There’s a reason that Shaker
cabinetry has stood the test of time – its elegantly unfussy style makes it the perfect base for any scheme.
Developed in the 18th Century by members of the United Society of Believers in Christ’s Second Appearing, more commonly known as Shakers, it’s a distinctive furniture style that perfectly reflects the guiding principles of simplicity, utility and honesty.
While the movement’s origins can be traced back to 17th Century France, the Shaker furniture style that we know and love today actually stems from settlements established by Manchester-born Mother Anne-Lee in New Lebanon, New York, as she and other Shaking Quakers (so named because of their rather ecstatic worship practices), escaped persecution in England. Even at its peak, there were probably no more than 6000 Shaker believers so it’s testament to the beauty and simplicity of the design that it has endured for so long. The hardworking Shakers kept their minds from sin and their hands occupied by focusing on their carpentry, creating un-adorned, high-quality, fit-for-purpose pieces of furniture. Of course, the Shakers didn’t have kitchens as we know them today and the the look has evolved over time but the essentials remain… a four-piece frame with flat-panel interior, flat drawer fronts with small metal or wood knobs, open shelving and plate and pot racks, peg rails and finally ladder-backed chairs.
So, enough of the history lesson… How can you personalise and customise this ubiquitous, much-loved design into an individual and personal bespoke
statement for your own kitchen?
Well, the real beauty of Shaker is its adaptability. You could go down the purist, traditional route, or use its basic tenents to give depth to a contemporary scheme.

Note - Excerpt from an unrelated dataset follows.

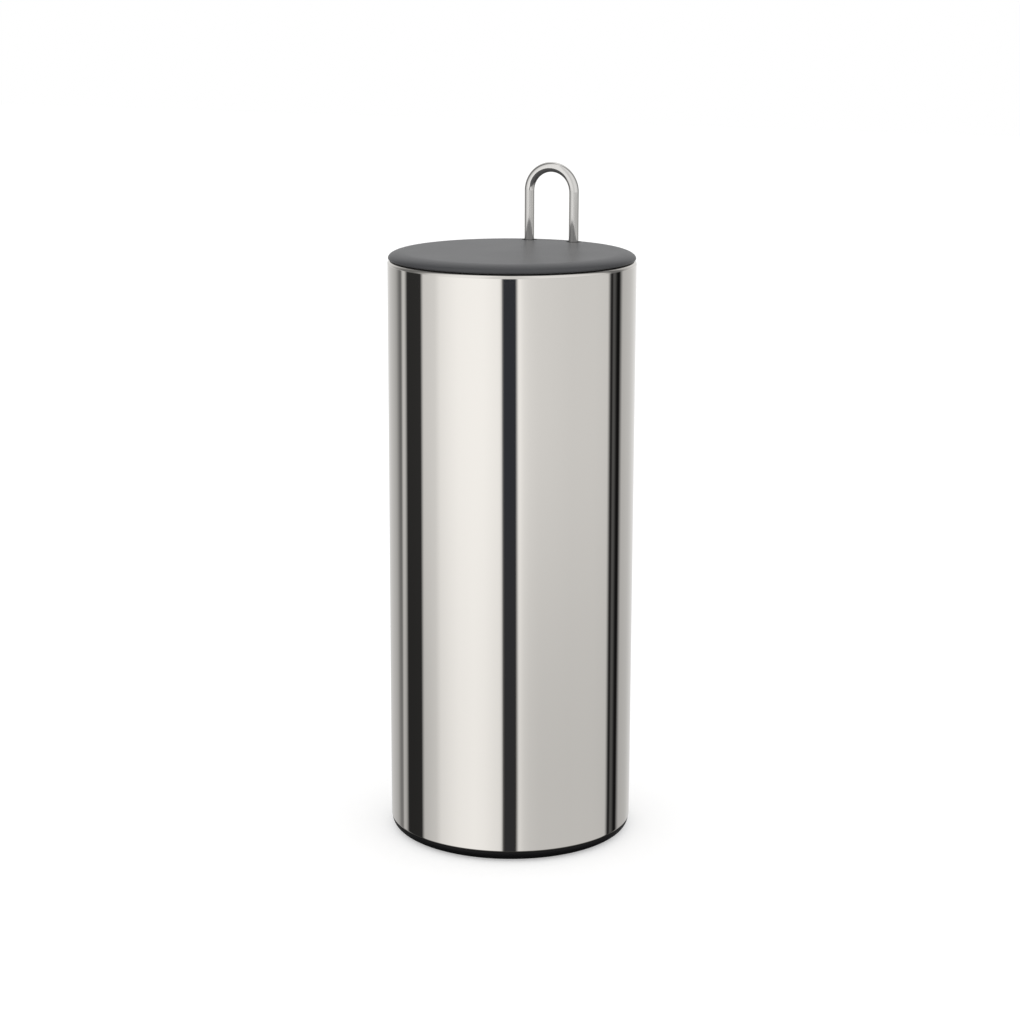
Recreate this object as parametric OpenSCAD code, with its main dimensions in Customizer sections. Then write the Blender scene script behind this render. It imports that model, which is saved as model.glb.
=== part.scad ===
// Storage canister for spare toilet rolls: a polished steel sleeve on a moulded base,
// and a lift-out carrier made of a platter, a looped handle rod and a lid.
// Millimetres, +Z up. The origin is on the floor at the middle of the base, and the handle is towards +Y.

/* [Sleeve] */
// Outside diameter of the steel sleeve
sleeve_d = 145; // [138:1:170]
// Height of the sleeve's rolled rim above the floor
rim_z = 344.5; // [240:0.5:460]
// Thickness of the sleeve's sheet
sheet_t = 0.6; // [0.5:0.1:0.9]
// Outside radius of the rolled rim
rim_roll_r = 2.2; // [1.8:0.1:2.6]
// Length of the lip that hangs down inside the rolled rim
rim_lip = 2; // [1:0.5:5]
// Width of the flange turned in at the sleeve's foot
hem_w = 3; // [2.4:0.2:3.6]
// Outside radius of the bend between the sleeve and that flange
hem_bend_r = 1.2; // [1:0.1:1.8]

/* [Base] */
// Height of the foot that shows below the sleeve
foot_h = 6; // [5:0.5:12]
// Step from the sleeve's outside in to the foot's top edge
foot_inset = 0.4; // [0.1:0.1:1]
// Radius of the rounding under the foot
foot_round_r = 5.6; // [3:0.2:6]
// Thickness of the base's floor and of its foot
base_wall = 2.2; // [1.6:0.2:2.8]
// Height of the collar above the base's floor
collar_h = 11; // [8:0.5:16]
// Thickness of the collar
collar_t = 1.8; // [1.4:0.1:2.4]
// Number of snap fingers cut in the collar
finger_count = 8; // [4:1:12]
// Angle that each snap finger takes
finger_angle = 15; // [8:1:20]
// Width of the slots beside each snap finger
finger_slot_w = 1.2; // [0.8:0.1:2]
// How far each snap finger's barb reaches over the sleeve's flange
barb_reach = 1.5; // [0.8:0.1:1.8]
// Height of each barb
barb_h = 3; // [2:0.5:5]
// Number of ribs under the floor
base_rib_count = 16; // [8:1:24]
// Thickness of the moulded ribs
rib_t = 1.4; // [1:0.1:2]
// Outside radius of the hub under the floor
base_hub_r = 11; // [8:0.5:16]
// Distance that the ribs stand back from the foot's lowest face
base_rib_inset = 0.6; // [0.2:0.1:2]

/* [Non-slip ring] */
// Distance from the foot's rounding in to the ring
grip_ring_inset = 6.5; // [3:0.5:12]
// Width of the ring
grip_ring_w = 6; // [4:0.5:8]
// Thickness of the ring
grip_ring_t = 2.4; // [2:0.1:3]
// How far the ring stands below the base
grip_ring_stand = 0.5; // [0.4:0.1:1.2]

/* [Handle rod] */
// Diameter of the rod
rod_d = 6; // [4:0.25:7]
// Distance between the two legs
leg_spacing = 29; // [24:0.5:40]
// Least gap between the fittings on a leg and the wall round them
leg_margin = 1.3; // [0.3:0.1:6]
// Height of the loop above the lid
loop_rise = 47; // [35:0.5:70]
// Diameter of the tapped hole in the end of each leg
tap_d = 3; // [2.5:0.1:3.2]
// Depth of that hole
tap_depth = 11; // [9:0.5:16]

/* [Lid] */
// Height of the lid's flat top above the sleeve's rim
lid_rise = 5; // [4:0.25:9]
// Gap between the lid's seat and the rim
lid_seat_gap = 0.3; // [0.3:0.05:0.6]
// Step from the sleeve's outside in to the lid's edge
lid_inset = 0.4; // [0:0.1:1.5]
// Width of the lid's rounded shoulder
shoulder_w = 10; // [6:0.5:14]
// Height of the upright edge below the shoulder
lid_land = 0.8; // [0.6:0.1:1.5]
// Size of the chamfer under that edge
lid_chamfer = 0.4; // [0.2:0.1:0.5]
// Thickness of the lid's shell
lid_wall = 2.2; // [1.6:0.1:2.6]
// Depth that the liner reaches below the rim
plug_depth = 8; // [8:0.5:12]
// Gap between the liner and the rim's lip
plug_gap = 0.7; // [0.4:0.1:1.2]
// Thickness of the liner's wall
liner_wall = 1.8; // [1.4:0.1:2.4]
// Thickness of the liner's floor
liner_floor = 2; // [1.6:0.1:2.4]
// Radius of the rounding round the liner's foot
liner_edge_r = 1.5; // [0.5:0.1:1.7]
// Number of screws that hold the liner to the lid
lid_screw_count = 4; // [3:1:6]
// Distance from the liner's edge in to the middle of each screw
lid_screw_inset = 21; // [16:0.5:30]
// Thickness of the bosses that those screws bite in
boss_wall = 2; // [1.4:0.1:2.6]
// Thickness of the cups that hold those screws' heads
cup_wall = 1.2; // [0.8:0.1:2]
// How deep each head lies in its cup
cup_recess = 1.4; // [0.4:0.1:1.6]
// Thickness that each head clamps
cup_roof = 1.8; // [1.2:0.1:2.2]
// Number of ribs under the lid
lid_rib_count = 12; // [6:1:12]
// Height of those ribs
lid_rib_h = 3; // [1.5:0.25:4]
// Outside radius of the hub that they meet at
lid_hub_r = 9; // [7:0.5:14]

/* [Leg bushes and clips] */
// Length of each bush
bush_l = 4; // [3:0.25:6]
// Thickness of each bush's barrel
bush_barrel_t = 0.8; // [0.6:0.1:1]
// Thickness of each bush's flange
bush_flange_t = 0.6; // [0.5:0.1:1.2]
// How far each bush's flange reaches past its barrel
bush_flange_w = 0.65; // [0.4:0.05:1]
// How far each bush lies below the lid's flat top
bush_sink = 0.2; // [0:0.05:0.4]
// Thickness of each spring clip
clip_t = 0.7; // [0.5:0.1:1]
// How far each spring clip stands out from its leg
clip_reach = 2; // [1.6:0.1:2.4]
// Depth of the groove that each spring clip sits in
clip_groove = 0.5; // [0.4:0.05:0.6]
// Width of the reliefs that leave each spring clip its prongs
clip_relief_w = 1.8; // [1:0.1:2.2]

/* [Platter] */
// Gap between the platter and what it passes on its way out
platter_gap = 1.2; // [0.6:0.1:2]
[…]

For lovers of a ‘period’ feel – and remember the fitted kitchen look is a fairly modern phenomenon so you can’t be too traditionalist with true Shaker – modular pieces that have a freestanding look could be a more authentic choice. Larders
with marble shelving, open top dressers, robust kitchen tables and even that most modern of kitchen staples, an island with open base for display will all add character. Natural timbers were the Shaker’s material of choice with indigenous cherry, maple and pine being the favourites, so follow their lead with paired back cabinets in sturdy oak. Usually, furniture was then stained or painted
, usually with muted blues, reds, yellows or greens so take a look at Farrow & Ball, Little Green Paint Co. or Fired Earth for a lovely sheen-free flat matt eggshell finish. Mix and match bare wood with elegant pale shades such as buttery Posset from Earthborn, Fired Earth’s delicious Oak Apple or cool Cornforth White from Farrow & Ball. Add a classic cast-iron range cooker such as an Aga, pair with chunky wooden worktops, simple round timber or metal knobs, a rustic tiled stone floor and you have all the makings of a cosy country kitchen.
Don’t despair though if you love Shaker kitchens
but think it’s only for traditional schemes. The secret of its versatility is down to the simplicity of its design. It’s a solid base on which to lay your inspiration, whatever that might be. Its pure, linear construction is ideal for creating a contemporary, multi-use kitchen. Sleek composite worktops work well with Shaker as their simplicity of line, particularly with thinner, squarer profiles give the chameleon-like Shaker a distinctly modern face. Swap Belfast or butler style sinks for undermounted models and add easy-to-clean induction hobs and modern built in ovens for a space that looks good and works efficiently, too. If fuss-free is what it’s all about, then opt for glass or composite splashbacks which do away with multiple grout lines and add another dimension of texture and colour. Don’t be afraid to be bold, wither. While modern kitchen designs are often associated with every shade of white, a modern Shaker design is the perfect canvas for bold colour. An island in a bold pink shade or a dresser in a luxurious navy will help a design to really pop! And the beauty of painted cabinetry, of course, is how easy it is to paint over should you decide you’re tired of that Farrow & Ball Brinjal island or Fired Earth Tempest larder.
Sleek bar handles in steel and modern must-haves such as hot-water taps and steam ovens also help to bring the design into the 21st Century.
Of course, whether you go contemporary
or classic, your Shaker design
will look simple on the outside but if you want it to be in tune with modern life it should be filled with storage bells and whistles on the inside. Think of it like the graceful swan looking for all the world as if it’s gliding effortlessly along the water while underneath the legs are working overtime. Embrace the latest storage solutions, such as corner cupboards, full-extension utensil and pan drawers and add power points to keep those electronic devices charged and to hand so you can access a recipe at a moments notice.